## [Work to be completed]
For this exercise, return only the lines from the line containing "rear_shell();" through the line containing "cad_parts[obj.name] = obj", both ends included, exactly as they are.

Records with modeling code:
:::

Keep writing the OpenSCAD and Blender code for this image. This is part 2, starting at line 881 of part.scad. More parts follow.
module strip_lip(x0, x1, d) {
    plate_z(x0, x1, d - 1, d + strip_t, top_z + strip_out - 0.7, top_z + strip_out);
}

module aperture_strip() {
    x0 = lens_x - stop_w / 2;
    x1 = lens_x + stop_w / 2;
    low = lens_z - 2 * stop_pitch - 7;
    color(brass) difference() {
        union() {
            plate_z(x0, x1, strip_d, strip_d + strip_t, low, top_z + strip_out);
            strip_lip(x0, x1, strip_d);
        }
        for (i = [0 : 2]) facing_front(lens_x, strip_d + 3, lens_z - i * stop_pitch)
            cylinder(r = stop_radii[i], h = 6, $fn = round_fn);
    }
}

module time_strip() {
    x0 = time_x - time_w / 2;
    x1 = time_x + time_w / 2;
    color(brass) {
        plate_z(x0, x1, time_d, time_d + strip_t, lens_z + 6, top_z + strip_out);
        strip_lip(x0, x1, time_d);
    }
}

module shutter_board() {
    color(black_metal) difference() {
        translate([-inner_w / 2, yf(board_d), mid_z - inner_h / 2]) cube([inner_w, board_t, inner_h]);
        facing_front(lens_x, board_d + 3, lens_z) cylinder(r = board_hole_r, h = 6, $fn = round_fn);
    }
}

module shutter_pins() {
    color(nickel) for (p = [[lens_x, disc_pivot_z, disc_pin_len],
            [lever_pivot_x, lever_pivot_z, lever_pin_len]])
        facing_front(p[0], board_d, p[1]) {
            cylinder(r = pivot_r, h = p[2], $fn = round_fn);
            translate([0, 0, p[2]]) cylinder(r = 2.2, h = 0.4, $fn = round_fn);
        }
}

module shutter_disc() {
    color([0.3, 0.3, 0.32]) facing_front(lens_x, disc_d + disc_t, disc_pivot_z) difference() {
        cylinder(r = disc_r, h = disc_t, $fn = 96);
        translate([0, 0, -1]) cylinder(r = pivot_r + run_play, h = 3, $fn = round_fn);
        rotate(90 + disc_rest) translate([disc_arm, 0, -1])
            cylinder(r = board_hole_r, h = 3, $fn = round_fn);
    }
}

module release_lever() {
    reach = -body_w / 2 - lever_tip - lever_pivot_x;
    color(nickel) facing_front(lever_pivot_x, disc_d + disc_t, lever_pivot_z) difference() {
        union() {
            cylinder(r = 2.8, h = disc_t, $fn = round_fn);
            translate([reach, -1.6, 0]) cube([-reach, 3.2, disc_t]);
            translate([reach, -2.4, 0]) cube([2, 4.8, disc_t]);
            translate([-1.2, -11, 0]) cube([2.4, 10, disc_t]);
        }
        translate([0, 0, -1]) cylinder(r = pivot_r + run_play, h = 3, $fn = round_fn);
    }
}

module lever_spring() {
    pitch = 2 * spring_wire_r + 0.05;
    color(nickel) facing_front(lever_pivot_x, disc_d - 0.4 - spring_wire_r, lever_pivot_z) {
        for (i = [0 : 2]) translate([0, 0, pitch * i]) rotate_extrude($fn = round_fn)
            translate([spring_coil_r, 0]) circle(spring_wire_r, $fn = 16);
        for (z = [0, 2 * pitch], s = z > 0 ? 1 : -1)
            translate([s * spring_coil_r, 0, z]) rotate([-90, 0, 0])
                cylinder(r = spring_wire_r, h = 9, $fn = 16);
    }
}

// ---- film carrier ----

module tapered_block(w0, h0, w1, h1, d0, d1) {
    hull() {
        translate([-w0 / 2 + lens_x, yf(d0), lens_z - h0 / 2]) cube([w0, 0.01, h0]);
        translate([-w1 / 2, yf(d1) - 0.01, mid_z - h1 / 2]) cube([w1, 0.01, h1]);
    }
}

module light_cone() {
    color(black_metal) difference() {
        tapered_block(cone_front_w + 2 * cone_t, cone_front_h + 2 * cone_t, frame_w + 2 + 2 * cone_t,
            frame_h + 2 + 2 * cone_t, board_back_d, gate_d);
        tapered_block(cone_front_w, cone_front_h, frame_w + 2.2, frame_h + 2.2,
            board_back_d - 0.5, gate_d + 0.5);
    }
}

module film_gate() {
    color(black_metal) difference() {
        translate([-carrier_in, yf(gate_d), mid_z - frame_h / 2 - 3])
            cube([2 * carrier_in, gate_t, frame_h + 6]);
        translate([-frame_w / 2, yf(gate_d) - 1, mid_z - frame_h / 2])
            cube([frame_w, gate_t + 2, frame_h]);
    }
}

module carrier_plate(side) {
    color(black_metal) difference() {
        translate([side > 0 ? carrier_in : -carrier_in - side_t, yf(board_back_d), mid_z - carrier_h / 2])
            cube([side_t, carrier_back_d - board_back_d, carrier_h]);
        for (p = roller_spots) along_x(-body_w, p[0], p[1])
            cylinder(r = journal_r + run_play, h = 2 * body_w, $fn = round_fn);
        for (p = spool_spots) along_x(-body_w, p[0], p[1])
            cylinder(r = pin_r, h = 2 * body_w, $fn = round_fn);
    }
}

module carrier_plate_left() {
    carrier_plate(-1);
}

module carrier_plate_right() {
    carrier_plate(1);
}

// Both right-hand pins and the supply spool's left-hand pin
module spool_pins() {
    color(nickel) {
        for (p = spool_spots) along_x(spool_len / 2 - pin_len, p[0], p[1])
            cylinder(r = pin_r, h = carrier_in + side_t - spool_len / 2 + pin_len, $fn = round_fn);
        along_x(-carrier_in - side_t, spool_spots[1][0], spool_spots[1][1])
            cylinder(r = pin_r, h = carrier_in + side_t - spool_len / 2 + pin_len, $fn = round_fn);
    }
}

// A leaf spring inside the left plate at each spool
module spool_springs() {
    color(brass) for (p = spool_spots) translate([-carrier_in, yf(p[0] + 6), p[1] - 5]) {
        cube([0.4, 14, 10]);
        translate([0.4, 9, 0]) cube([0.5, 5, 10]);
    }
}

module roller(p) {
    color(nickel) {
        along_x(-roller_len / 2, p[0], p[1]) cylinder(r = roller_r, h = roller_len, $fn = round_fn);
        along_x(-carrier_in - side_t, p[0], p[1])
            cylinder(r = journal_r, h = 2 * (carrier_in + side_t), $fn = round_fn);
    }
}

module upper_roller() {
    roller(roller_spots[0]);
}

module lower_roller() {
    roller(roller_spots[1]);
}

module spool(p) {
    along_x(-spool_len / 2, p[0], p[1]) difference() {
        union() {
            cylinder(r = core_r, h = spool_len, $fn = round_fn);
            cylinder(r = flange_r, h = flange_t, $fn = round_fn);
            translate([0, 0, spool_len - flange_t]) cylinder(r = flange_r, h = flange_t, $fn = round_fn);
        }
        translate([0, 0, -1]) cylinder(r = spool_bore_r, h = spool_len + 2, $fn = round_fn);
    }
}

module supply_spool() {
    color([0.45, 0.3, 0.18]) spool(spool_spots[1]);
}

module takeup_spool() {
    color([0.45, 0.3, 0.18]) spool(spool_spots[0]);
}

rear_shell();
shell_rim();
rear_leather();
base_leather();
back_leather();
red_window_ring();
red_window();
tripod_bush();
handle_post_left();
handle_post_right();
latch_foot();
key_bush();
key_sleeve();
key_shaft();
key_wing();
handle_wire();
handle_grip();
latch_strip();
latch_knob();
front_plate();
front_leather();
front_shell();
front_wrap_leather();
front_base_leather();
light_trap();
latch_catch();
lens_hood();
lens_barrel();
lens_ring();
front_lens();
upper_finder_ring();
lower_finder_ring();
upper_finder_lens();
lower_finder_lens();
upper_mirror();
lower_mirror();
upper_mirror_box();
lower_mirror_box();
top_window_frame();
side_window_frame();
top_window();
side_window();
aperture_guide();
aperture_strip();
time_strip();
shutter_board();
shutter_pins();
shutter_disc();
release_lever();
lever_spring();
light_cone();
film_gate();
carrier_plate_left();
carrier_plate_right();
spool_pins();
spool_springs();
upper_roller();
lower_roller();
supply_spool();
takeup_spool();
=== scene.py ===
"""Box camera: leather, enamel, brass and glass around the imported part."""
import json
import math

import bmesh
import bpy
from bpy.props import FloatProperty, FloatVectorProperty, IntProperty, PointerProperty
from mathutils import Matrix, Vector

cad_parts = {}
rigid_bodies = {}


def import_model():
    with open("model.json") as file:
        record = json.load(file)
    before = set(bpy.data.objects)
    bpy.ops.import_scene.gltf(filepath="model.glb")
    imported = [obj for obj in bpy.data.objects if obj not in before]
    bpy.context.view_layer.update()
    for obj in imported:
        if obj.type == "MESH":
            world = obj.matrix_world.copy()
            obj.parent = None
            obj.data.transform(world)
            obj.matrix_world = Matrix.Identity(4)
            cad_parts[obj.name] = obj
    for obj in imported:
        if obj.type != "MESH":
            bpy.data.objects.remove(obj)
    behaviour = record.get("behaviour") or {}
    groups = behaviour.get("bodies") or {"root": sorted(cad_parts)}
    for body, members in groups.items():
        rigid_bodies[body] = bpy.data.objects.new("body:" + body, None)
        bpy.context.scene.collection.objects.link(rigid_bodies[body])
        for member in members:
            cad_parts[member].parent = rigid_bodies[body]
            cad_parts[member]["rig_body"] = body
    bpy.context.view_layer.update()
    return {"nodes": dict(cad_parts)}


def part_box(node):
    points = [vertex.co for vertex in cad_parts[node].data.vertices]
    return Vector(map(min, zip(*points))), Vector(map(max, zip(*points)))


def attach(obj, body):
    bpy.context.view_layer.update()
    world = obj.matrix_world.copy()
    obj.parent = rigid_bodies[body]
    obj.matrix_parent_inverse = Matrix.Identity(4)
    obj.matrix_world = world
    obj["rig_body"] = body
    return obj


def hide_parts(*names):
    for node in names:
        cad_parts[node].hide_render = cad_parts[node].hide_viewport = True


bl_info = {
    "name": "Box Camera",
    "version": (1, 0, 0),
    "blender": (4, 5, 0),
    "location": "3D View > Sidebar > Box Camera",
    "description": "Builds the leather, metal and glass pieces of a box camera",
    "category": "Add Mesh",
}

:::

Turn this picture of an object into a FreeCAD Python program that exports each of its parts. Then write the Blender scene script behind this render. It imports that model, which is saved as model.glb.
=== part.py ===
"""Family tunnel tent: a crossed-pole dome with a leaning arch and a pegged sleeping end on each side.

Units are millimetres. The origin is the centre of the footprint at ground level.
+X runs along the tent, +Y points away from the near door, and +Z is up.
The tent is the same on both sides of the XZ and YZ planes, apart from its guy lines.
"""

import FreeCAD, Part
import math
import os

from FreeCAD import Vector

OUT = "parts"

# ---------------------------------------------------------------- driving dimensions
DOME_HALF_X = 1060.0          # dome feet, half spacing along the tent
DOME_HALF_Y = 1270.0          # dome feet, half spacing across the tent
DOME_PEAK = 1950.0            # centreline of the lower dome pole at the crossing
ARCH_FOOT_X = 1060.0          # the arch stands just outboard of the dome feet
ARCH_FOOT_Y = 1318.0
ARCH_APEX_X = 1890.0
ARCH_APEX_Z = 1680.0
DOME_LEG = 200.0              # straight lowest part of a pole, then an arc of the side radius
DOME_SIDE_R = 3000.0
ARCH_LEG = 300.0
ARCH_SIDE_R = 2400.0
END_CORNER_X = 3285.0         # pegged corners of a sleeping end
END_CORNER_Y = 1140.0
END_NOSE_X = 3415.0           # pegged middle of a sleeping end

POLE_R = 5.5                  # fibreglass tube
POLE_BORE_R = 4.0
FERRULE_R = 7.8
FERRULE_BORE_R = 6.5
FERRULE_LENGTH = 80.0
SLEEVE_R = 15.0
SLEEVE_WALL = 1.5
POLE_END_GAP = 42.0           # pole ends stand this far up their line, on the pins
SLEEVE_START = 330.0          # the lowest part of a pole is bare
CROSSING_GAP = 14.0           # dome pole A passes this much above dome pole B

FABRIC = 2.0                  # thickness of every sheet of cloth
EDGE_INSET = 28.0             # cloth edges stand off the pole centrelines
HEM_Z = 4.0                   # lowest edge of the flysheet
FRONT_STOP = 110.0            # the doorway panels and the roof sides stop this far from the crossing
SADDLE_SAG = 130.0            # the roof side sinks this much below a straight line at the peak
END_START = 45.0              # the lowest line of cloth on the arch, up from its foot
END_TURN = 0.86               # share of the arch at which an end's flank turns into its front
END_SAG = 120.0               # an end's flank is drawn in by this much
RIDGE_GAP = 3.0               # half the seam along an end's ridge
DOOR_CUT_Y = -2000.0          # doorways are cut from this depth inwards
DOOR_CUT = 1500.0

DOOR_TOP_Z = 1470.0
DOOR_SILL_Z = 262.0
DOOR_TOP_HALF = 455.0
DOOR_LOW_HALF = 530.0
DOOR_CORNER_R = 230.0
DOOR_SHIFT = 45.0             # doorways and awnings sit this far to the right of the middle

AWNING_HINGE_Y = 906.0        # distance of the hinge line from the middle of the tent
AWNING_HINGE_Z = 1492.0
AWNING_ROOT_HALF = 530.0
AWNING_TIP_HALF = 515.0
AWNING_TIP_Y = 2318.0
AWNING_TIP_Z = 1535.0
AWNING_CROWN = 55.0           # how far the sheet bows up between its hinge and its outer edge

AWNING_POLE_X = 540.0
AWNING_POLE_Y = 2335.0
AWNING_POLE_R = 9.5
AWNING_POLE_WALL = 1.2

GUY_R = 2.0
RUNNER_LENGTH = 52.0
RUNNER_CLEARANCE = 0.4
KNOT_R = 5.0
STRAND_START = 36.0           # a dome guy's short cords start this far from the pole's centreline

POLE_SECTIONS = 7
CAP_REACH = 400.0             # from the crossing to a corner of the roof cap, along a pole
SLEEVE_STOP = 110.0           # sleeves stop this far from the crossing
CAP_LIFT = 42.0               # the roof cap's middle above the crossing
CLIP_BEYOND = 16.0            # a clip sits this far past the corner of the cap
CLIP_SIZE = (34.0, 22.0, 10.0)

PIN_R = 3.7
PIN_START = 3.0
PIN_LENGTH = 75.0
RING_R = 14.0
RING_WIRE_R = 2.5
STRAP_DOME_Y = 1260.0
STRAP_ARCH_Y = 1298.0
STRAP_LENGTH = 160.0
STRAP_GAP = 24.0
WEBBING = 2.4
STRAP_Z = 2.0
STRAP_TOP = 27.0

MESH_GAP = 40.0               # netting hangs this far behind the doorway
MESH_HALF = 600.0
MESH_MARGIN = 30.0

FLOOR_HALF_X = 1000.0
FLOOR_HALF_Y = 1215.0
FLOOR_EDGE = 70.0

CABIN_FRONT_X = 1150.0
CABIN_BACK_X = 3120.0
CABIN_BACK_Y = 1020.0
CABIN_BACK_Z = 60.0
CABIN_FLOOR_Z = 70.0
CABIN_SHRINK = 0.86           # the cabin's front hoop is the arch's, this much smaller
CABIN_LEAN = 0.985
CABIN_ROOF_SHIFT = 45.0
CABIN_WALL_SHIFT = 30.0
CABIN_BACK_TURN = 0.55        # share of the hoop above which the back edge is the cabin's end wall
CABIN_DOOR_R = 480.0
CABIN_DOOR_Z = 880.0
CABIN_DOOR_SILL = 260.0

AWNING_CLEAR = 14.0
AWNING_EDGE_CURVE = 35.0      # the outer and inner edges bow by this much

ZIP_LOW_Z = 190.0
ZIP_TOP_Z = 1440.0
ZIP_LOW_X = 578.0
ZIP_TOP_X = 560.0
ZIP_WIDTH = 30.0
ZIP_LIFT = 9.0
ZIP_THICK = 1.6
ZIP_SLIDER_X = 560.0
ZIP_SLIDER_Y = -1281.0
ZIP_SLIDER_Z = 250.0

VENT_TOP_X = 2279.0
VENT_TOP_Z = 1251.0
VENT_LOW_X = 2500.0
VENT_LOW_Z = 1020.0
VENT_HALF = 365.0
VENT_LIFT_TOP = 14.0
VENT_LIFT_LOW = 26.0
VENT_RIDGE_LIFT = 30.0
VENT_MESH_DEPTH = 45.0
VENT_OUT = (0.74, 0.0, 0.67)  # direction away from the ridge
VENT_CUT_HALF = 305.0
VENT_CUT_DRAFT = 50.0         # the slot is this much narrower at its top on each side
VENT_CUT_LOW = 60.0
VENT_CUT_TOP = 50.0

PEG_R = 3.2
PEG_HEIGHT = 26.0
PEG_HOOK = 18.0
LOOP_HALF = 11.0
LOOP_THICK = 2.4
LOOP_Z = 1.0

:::

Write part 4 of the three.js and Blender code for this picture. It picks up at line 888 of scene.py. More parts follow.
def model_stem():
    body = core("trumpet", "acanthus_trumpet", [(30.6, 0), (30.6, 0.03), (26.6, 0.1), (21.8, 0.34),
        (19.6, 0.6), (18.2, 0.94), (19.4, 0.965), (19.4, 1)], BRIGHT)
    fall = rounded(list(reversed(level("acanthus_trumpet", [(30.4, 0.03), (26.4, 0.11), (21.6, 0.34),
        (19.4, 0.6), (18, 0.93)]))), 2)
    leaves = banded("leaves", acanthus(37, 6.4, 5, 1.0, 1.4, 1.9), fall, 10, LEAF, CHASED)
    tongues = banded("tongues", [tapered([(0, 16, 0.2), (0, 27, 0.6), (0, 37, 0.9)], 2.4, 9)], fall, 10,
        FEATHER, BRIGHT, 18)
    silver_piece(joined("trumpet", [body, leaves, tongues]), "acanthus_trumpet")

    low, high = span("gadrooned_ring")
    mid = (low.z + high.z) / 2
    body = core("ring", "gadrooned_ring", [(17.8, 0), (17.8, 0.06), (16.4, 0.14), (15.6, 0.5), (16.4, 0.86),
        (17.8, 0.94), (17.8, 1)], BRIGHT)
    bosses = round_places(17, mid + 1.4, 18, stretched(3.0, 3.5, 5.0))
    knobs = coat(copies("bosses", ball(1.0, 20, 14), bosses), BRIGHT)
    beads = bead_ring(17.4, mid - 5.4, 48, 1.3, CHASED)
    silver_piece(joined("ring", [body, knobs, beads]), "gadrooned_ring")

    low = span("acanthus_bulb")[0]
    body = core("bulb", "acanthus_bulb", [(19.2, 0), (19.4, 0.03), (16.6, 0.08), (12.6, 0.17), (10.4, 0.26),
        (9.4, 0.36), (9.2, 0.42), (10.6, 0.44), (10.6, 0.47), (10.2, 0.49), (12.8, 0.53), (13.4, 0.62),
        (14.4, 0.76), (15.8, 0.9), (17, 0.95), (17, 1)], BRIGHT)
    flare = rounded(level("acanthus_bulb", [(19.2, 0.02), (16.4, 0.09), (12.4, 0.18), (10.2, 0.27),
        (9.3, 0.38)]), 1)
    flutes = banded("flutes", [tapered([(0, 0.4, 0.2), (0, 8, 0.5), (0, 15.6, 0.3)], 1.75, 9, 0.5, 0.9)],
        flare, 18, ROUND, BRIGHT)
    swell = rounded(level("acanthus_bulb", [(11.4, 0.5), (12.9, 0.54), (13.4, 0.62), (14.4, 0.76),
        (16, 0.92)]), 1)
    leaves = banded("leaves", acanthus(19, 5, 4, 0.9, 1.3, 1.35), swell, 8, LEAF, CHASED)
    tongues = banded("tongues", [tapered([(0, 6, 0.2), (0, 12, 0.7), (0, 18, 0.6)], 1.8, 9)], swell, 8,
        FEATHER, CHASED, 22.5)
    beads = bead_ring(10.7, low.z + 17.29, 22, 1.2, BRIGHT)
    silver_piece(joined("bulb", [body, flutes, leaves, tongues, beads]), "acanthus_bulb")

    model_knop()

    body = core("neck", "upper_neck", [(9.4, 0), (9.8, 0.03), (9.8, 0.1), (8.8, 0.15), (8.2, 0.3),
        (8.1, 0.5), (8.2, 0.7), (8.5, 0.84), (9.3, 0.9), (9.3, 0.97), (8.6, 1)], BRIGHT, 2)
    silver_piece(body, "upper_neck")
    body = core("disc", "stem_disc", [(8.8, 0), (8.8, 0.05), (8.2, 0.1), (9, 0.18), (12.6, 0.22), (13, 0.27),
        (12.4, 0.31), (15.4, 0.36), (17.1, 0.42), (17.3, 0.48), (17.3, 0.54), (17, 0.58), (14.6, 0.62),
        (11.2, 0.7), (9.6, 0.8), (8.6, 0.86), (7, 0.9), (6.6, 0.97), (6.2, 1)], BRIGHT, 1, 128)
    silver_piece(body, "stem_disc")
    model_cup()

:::

## [Answer in full]
rear_shell();
shell_rim();
rear_leather();
base_leather();
back_leather();
red_window_ring();
red_window();
tripod_bush();
handle_post_left();
handle_post_right();
latch_foot();
key_bush();
key_sleeve();
key_shaft();
key_wing();
handle_wire();
handle_grip();
latch_strip();
latch_knob();
front_plate();
front_leather();
front_shell();
front_wrap_leather();
front_base_leather();
light_trap();
latch_catch();
lens_hood();
lens_barrel();
lens_ring();
front_lens();
upper_finder_ring();
lower_finder_ring();
upper_finder_lens();
lower_finder_lens();
upper_mirror();
lower_mirror();
upper_mirror_box();
lower_mirror_box();
top_window_frame();
side_window_frame();
top_window();
side_window();
aperture_guide();
aperture_strip();
time_strip();
shutter_board();
shutter_pins();
shutter_disc();
release_lever();
lever_spring();
light_cone();
film_gate();
carrier_plate_left();
carrier_plate_right();
spool_pins();
spool_springs();
upper_roller();
lower_roller();
supply_spool();
takeup_spool();
=== scene.py ===
"""Box camera: leather, enamel, brass and glass around the imported part."""
import json
import math

import bmesh
import bpy
from bpy.props import FloatProperty, FloatVectorProperty, IntProperty, PointerProperty
from mathutils import Matrix, Vector

cad_parts = {}
rigid_bodies = {}


def import_model():
    with open("model.json") as file:
        record = json.load(file)
    before = set(bpy.data.objects)
    bpy.ops.import_scene.gltf(filepath="model.glb")
    imported = [obj for obj in bpy.data.objects if obj not in before]
    bpy.context.view_layer.update()
    for obj in imported:
        if obj.type == "MESH":
            world = obj.matrix_world.copy()
            obj.parent = None
            obj.data.transform(world)
            obj.matrix_world = Matrix.Identity(4)
            cad_parts[obj.name] = obj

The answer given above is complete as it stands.